Transocean Ltd. plans to buy Songa Offshore SE for $1.8 billion subject to certain conditions. Terms call for the transaction to be paid mostly in stock and convertible bonds.

After closing, Transocean would acquire more equipment for drilling in harsh climates, including the Arctic. Four Songa rigs have long-term contracts with Statoil ASA. Songa has seven semisubmersible rigs total.

This was the latest drilling contractor consolidation.

Separately, Ensco PLC in May agreed to acquire Atwood Oceanics Inc. in a stock transaction worth $839 million.

In March, Transocean sold some shallow water jack up rigs to Norway's Borr Drilling. Transocean has said it wants to concentrate on deepwater and ultradeepwater drilling.

PROCESSINGQuick Takes

Shell begins restart of Pernis refinery

Shell Nederland Raffinaderij BV has initiated what will be a phased restart of its 404,000-b/d Pernis refinery and integrated petrochemical production site in Rotterdam, the Netherlands, following a July 29 power outage that led to a fire and subsequent shutdown of the manufacturing site.

Shell, which began recommissioning supporting units at the site on Aug. 8, expects Pernis will be back to full and normal operations within the next few weeks, said Jos van Winsen, the refinery's general manager.

The company will continue the gradual and controlled restart of remaining processing plants in the coming weeks upon receiving state-of-fitness approvals on startup plans for each individual unit from DCMR Milieudienst Rijnmond, South Holland province's joint environmental protection agency.

While Shell and DCMR continue to investigate both the July 29 incident as well as a subsequent release of hydrogen fluoride that occurred at the refinery on July 31, the investigation teams have confirmed that neither of the upsets were caused by overdue maintenance, said van Winsen.
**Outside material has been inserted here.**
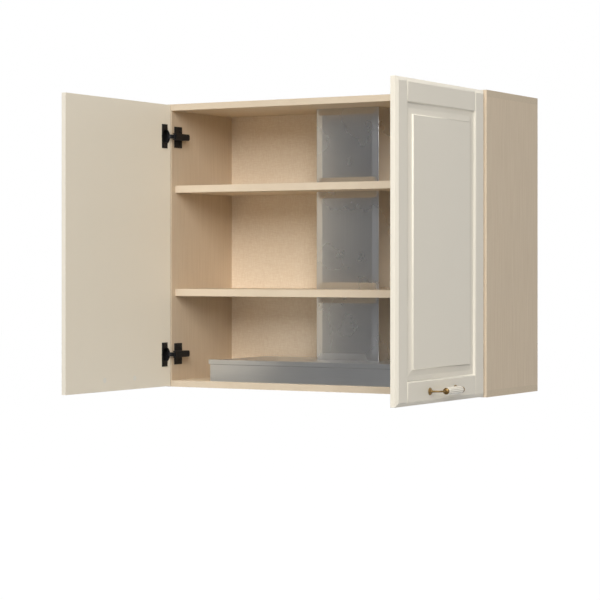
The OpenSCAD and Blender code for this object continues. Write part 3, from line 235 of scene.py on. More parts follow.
# %% Helpers for groups and materials
def new_group(name, inputs, outputs):
    """An empty shader group with named sockets; returns the tree and its end nodes."""
    group = bpy.data.node_groups.new(name, "ShaderNodeTree")
    for socket, kind, value in inputs:
        s = group.interface.new_socket(name=socket, in_out="INPUT", socket_type=kind)
        s.default_value = value
    for socket, kind in outputs:
        group.interface.new_socket(name=socket, in_out="OUTPUT", socket_type=kind)
    return group, add(group, "NodeGroupInput"), add(group, "NodeGroupOutput")


def mix_colour(tree, share, first, second, blend="MIX"):
    """Mixes two colours; each of the three may be a value or a socket."""
    node = add(tree, "ShaderNodeMix", data_type="RGBA", blend_type=blend)
    for index, source in ((0, share), (6, first), (7, second)):
        if isinstance(source, bpy.types.NodeSocket):
            tree.links.new(source, node.inputs[index])
        else:
            node.inputs[index].default_value = source
    return node.outputs[2]


def shade(code):
    """A written sRGB colour, such as (221, 210, 188), as the linear colour of a socket."""
    c = np.array(code, float) / 255
    linear = np.where(c <= 0.04045, c / 12.92, ((c + 0.055) / 1.055) ** 2.4)
    return (*(float(v) for v in linear), 1.0)


def stretched(tree, coordinates, scale, kind, **values):
    """A texture node on coordinates scaled by three factors."""
    mapping = add(tree, "ShaderNodeMapping")
    mapping.inputs["Scale"].default_value = scale
    tree.links.new(coordinates, mapping.inputs["Vector"])
    texture = add(tree, kind)
    for name, value in values.items():
        texture.inputs[name].default_value = value
    tree.links.new(mapping.outputs[0], texture.inputs["Vector"])
    return texture


# %% [markdown]
# The decor's grain is noise on coordinates that each board stretches its own way. Noise alone
# is a soft cloud. A range that is cut off at both ends makes clear streaks of it. They mix
# the print's light and dark colours, and they are its faint relief too.

# %% Group: decor grain
GRAIN_LOW, GRAIN_HIGH = 0.3, 0.7
grain, taken, given = new_group(
    "decor grain",
    [("Vector", "NodeSocketVector", (0, 0, 0)), ("Light", "NodeSocketColor", (1, 1, 1, 1)),
     ("Dark", "NodeSocketColor", (0.5, 0.5, 0.5, 1)), ("Amount", "NodeSocketFloat", 1.0)],
    [("Color", "NodeSocketColor"), ("Height", "NodeSocketFloat")])
waves = add(grain, "ShaderNodeTexNoise", Scale=1.0, Detail=5, Roughness=0.62, Distortion=0.4)
grain.links.new(taken.outputs["Vector"], waves.inputs["Vector"])
sharper = add(grain, "ShaderNodeMapRange", clamp=True, From_Min=GRAIN_LOW, From_Max=GRAIN_HIGH)
grain.links.new(waves.outputs["Fac"], sharper.inputs["Value"])
weighted = add(grain, "ShaderNodeMath", operation="MULTIPLY")
grain.links.new(sharper.outputs[0], weighted.inputs[0])
grain.links.new(taken.outputs["Amount"], weighted.inputs[1])
grain.links.new(mix_colour(grain, weighted.outputs[0], taken.outputs["Light"],
                           taken.outputs["Dark"]), given.inputs["Color"])
grain.links.new(sharper.outputs[0], given.inputs["Height"])
print("group:", grain.name, len(grain.nodes), "nodes")

# %% [markdown]
# The second group moves a colour and a gloss a little from place to place, as handling, dust
# and the mould do on any real face. Both follow the same cloud, because a spot that is
# rubbed dull looks paler too.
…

The Pernis facility has a permanent team of 120 on-site inspectors to monitor and control processing units, pipelines, and other installations, van Winsen told concerned community members at a meeting to address the recent events.

The operator has yet to determine a detailed timeline for full recommissioning of operations at the site.
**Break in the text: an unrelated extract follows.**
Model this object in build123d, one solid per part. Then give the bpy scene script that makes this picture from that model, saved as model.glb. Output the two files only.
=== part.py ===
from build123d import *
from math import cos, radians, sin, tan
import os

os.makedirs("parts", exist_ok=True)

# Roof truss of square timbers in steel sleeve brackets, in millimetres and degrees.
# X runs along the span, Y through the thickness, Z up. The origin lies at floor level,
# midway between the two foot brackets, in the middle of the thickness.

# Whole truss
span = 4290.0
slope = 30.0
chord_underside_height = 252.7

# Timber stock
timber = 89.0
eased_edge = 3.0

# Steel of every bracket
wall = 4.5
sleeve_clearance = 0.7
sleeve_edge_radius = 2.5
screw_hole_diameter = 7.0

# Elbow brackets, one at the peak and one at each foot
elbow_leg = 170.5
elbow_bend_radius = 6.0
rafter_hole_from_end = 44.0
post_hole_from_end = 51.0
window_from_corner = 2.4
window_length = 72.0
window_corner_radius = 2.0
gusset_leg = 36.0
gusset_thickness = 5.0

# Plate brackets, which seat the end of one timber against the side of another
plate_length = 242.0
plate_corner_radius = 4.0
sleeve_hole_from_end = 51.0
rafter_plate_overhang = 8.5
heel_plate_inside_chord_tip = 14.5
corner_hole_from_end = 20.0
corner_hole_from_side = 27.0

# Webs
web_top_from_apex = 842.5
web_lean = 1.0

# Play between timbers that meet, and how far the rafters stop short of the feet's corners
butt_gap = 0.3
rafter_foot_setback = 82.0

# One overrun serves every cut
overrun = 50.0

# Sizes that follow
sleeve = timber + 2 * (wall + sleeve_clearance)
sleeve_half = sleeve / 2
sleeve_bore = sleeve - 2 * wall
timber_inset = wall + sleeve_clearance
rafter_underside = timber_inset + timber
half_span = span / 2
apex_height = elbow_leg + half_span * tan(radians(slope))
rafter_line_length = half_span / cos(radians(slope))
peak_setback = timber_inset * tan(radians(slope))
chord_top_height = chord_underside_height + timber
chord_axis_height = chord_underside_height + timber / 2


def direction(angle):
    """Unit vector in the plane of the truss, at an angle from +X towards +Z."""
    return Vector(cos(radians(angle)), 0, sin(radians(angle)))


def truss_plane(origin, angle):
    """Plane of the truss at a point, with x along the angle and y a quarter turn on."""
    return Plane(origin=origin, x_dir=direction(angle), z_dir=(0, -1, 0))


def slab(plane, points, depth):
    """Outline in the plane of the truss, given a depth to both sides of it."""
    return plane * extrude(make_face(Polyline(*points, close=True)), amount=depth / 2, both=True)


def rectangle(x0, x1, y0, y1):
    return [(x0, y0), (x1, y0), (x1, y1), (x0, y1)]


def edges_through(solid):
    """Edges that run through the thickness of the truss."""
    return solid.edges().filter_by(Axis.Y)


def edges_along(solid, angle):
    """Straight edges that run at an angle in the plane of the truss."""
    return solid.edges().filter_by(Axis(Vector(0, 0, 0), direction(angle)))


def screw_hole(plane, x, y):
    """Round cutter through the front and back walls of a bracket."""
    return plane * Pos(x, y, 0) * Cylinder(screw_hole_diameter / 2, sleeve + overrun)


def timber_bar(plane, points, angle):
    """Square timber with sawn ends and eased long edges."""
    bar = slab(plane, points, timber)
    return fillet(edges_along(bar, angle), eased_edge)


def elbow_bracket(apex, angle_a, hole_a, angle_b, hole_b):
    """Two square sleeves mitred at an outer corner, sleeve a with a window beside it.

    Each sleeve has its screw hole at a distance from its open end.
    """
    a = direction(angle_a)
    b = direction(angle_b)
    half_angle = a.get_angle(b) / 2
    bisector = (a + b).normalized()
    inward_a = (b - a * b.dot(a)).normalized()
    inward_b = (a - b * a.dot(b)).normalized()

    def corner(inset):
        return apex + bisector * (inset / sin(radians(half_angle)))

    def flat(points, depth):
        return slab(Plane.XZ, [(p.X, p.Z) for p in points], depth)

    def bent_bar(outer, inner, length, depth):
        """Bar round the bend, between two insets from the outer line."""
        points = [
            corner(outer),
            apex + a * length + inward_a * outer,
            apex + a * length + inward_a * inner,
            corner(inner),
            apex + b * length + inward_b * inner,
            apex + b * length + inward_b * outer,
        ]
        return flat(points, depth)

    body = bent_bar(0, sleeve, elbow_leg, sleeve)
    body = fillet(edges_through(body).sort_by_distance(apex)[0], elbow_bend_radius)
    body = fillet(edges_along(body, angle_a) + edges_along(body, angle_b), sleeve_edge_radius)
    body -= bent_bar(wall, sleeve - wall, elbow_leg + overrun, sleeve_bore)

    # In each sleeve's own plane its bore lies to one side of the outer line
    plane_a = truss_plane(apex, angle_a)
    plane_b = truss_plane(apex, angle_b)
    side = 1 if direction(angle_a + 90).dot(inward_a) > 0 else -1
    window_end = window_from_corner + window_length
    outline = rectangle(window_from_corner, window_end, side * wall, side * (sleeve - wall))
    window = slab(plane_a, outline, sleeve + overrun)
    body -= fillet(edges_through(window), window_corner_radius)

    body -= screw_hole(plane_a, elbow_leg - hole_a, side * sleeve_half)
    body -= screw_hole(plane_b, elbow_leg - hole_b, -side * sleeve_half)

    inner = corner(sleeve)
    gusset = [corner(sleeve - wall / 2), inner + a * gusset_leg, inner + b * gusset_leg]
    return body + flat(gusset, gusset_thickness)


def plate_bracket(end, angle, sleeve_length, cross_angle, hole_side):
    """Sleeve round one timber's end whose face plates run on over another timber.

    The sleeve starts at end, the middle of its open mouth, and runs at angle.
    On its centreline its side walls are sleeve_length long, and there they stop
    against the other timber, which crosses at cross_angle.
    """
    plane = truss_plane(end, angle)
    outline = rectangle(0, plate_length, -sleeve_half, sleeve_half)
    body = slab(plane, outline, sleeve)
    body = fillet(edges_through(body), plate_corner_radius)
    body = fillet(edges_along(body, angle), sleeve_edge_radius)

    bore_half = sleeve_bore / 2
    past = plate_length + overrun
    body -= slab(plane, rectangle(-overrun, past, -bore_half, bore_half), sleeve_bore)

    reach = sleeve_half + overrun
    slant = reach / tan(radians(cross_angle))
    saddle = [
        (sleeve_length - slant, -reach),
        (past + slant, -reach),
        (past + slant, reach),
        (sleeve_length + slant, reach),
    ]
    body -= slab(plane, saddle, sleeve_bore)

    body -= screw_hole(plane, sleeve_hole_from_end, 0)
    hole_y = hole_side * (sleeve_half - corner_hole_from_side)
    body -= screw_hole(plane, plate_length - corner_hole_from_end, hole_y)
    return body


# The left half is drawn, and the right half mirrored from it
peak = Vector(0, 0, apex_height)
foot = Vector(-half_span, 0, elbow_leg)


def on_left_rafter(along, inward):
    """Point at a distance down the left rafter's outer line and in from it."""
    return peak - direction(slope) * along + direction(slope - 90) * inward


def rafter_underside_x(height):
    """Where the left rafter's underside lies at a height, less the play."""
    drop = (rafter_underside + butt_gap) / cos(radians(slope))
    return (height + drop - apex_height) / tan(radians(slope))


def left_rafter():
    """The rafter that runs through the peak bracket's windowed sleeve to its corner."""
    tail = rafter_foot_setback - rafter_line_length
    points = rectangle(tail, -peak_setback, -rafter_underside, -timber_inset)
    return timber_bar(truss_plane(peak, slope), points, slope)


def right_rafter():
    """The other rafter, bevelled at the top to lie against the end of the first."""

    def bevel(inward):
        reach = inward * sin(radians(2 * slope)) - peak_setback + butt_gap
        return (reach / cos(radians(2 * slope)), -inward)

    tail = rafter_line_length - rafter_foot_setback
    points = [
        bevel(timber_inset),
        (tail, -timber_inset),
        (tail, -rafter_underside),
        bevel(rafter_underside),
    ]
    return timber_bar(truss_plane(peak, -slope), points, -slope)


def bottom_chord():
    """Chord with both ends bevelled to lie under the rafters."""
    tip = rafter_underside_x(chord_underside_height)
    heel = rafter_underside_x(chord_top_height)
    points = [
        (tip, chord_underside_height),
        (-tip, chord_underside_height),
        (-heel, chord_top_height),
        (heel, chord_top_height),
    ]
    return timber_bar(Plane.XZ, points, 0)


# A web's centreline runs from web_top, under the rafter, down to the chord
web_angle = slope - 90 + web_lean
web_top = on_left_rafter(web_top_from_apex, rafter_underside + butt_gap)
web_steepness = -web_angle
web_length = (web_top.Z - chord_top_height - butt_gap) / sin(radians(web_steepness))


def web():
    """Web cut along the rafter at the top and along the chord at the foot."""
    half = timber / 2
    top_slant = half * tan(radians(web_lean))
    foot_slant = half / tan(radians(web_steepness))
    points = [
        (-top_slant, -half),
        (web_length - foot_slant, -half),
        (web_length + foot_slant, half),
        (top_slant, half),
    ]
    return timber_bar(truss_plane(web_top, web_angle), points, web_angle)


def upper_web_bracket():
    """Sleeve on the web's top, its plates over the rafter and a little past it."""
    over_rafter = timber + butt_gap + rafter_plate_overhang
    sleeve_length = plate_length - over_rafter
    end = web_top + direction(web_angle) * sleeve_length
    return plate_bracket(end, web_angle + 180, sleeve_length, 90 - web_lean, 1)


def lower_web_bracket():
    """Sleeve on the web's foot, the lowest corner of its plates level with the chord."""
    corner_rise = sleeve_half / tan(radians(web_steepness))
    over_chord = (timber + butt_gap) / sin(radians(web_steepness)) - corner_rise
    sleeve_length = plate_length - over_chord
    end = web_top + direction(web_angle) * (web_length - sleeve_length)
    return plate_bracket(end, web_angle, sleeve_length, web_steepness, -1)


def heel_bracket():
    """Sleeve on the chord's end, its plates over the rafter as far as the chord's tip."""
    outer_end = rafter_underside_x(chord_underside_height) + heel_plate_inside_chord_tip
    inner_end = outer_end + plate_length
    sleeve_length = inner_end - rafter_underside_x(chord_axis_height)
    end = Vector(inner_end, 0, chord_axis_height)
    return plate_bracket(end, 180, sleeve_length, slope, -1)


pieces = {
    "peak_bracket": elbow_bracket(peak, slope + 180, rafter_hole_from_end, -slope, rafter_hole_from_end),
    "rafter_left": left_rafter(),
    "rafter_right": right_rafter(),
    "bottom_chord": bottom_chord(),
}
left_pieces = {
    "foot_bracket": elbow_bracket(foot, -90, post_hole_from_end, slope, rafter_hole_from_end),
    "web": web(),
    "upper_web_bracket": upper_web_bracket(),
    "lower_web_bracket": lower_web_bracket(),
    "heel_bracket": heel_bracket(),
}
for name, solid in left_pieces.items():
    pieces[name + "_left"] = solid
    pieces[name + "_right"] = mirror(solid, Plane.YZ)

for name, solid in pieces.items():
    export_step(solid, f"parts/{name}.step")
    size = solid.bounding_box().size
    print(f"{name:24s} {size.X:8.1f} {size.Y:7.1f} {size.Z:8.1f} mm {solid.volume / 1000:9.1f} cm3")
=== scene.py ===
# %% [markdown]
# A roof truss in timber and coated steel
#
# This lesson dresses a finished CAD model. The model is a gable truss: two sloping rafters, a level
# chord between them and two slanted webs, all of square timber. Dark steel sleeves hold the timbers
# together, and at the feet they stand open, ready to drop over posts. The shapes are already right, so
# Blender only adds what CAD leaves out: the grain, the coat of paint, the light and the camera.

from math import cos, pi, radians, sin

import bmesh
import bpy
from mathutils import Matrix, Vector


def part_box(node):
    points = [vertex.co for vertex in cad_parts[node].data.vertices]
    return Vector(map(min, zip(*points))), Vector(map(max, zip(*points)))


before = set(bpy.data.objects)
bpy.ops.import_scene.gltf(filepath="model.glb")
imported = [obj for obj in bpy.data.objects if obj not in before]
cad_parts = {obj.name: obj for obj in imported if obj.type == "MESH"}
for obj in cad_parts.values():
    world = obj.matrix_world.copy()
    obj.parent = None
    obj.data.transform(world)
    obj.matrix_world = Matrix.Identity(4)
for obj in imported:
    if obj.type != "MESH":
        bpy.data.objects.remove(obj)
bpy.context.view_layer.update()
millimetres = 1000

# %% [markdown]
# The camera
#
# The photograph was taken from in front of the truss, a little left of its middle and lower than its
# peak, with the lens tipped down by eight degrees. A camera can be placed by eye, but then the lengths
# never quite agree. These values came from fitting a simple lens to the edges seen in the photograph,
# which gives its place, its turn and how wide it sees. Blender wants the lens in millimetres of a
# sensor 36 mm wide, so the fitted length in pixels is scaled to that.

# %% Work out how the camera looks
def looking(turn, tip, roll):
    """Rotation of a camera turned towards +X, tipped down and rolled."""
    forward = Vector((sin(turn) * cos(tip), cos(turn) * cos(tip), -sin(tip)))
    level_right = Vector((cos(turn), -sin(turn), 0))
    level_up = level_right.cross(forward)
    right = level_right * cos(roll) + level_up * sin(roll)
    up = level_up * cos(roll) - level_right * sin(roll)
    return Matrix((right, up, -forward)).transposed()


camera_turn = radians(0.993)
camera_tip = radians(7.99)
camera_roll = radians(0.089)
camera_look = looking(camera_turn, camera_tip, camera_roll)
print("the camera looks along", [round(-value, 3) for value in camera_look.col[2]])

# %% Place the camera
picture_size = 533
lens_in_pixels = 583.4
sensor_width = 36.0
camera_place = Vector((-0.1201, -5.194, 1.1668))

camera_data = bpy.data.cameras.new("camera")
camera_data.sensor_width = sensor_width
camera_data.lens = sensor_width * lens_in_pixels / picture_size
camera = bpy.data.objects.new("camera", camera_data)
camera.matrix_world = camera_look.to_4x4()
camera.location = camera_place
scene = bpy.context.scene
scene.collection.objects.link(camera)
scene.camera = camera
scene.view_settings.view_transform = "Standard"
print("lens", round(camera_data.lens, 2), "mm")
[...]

Shell sheds 50% stake in SADAF chemicals JV

Royal Dutch Shell PLC has completed the sale of its 50% interest in the Saudi Petrochemical Co. (SADAF) joint venture to Saudi Basic Industries Corp. (SABIC), its partner, for $820 million.

Part of Shell's broader $30-billion divestment program, the chemical sale enables the company to more finely focus its downstream activities and make selective investments to support growth of its global chemicals business, Shell said on Aug. 16.

With the transaction now finalized, SABIC plans further investments at SADAF both to optimize and integrate operations of the complex with other SABIC affiliates, according to Shell.

The SADAF complex, on 460 acres in Jubail, Saudi Arabia, comprises an ethylene plant, two styrene plants, a salt plant, an ethyl chloride-caustic plant, a methyl tertiary butyl ether plant, and a cogeneration plant.

It produces an average of more than 4 million tonnes/year of chemicals from ethane, benzene, methane, butane, and salt brine.

SABIC and Shell formed the joint venture in June 1980. Ethylene production began in October 1984.

The JV agreement was to have expired in 2020.

Delaware basin gas plant, gathering system planned

3Bear Energy LLC, Denver, has entered into definitive agreements with an unidentified anchor shipper to develop, own, and operate a gathering and processing system for oil, natural gas, and water production to serve Permian producers in the northern Delaware basin of Lea and Eddy Counties, NM.

Alongside more than 100 miles of pipeline wellhead gathering for oil, gas, and water transportation, 3Bear Energy is building a central water treatment plant, a crude terminal, and a 60-MMcfd cryogenic natural gas processing plant with treating capabilities, the company said.

With an expandable design to accommodate the rapid production growth in the Delaware basin, the system is scheduled to begin operations in first-quarter 2018.

Backed by long-term partner GSO Capital Partners LP, the credit investment arm of The Blackstone Group LP, New York, 3Bear Energy did not reveal further details regarding the proposed development.

TRANSPORTATIONQuick Takes

IOC begins importing US crude

Indian Oil Corp. Ltd. said its first cargo of US crude oil is expected to arrive in eastern India by Oct. 1.

The Bergitta crude oil tanker was recently loaded in South Louisiana with 2 million bbl of "high-sulphur Mars crude oil." Following a transfer to the New Prosperity crude tanker, the crude has a destination of Paradip, Odisha.

State-owned Indian Oil also said it bought a second cargo of 1.9 million bbl of US crude of Mars and Eagle Ford grades for delivery on the west coast at Vadinar, Gujarat, in early November.

India eased regulations on crude imports last year.

Indian Oil, which controls 11 of India's 23 refineries, said the import effort is a "big leap" aimed at diversifying its crude oil sources and boosting the country's energy security.

Andeavor starts work on Conan crude gathering system

Construction is under way on Andeavor's 130-mile Conan crude oil gathering pipeline system in the Permian's Delaware basin.

The Conan system will transport crude from origins in Lea County, NM, and Loving County, Tex., to a terminal to be constructed in Loving County, Tex., where the gathering system interconnects with long-haul pipeline carriers.

The first phase of the Conan system will provide capacity of 250,000 b/d. Future phases of the system may expand capacity up to 500,000 b/d.

The system is expected to begin commercial service in mid-2018. Estimated capital investment for the first phase of the gathering system is $225 million, of which $75 million is expected to be spent in 2017.